A base do seu trabalho é acrílico sobre papel: “Escolho papel com textura tipo tela, gosto do efeito ‘linho’. Depois, posso meter em cima lápis de cera, caneta, carvão, o que me aprouver.”
A seguir, vem a parte técnica final: “Digitalizo e trato no Photoshop e pagino no Indesign. Seguem-se os PDF das provas e emendas, para cá e para lá as vezes que for preciso, preparo para a tipografia, exijo ver as provas e, finalmente, lá dou o ‘imprima-se’. Entrega de chave na mão! Fico em pulgas até receber um e confirmar se está tudo mesmo bem…” E está.
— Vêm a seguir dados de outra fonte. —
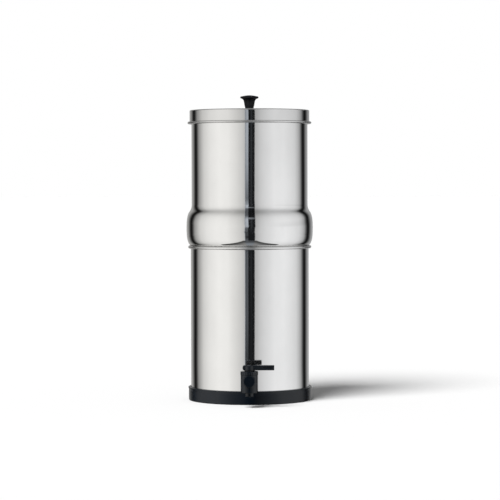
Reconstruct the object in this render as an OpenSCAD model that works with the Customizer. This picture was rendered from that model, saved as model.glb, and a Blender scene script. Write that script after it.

O livro é distribuído pela livraria Snob e está à venda nas livrarias moçambicanas e na própria Escola Portuguesa de Moçambique.
A história começa assim: “Sentados na praia. Dos velhos sobe uma voz. Vai-se erguendo, gorda e branca. Enche a noite. Pára lá em cima, no vidro onde a lua está pregada. Ela branca e gorda. Um velho fala. E diz: — Contaram-me os antigos, no meu tempo de rapaz e é certo que é verdade. Há coisas que levam anos a aprender até serem sabidas pelo coração (…)”
Para ler junto ao mar ou com um búzio por perto.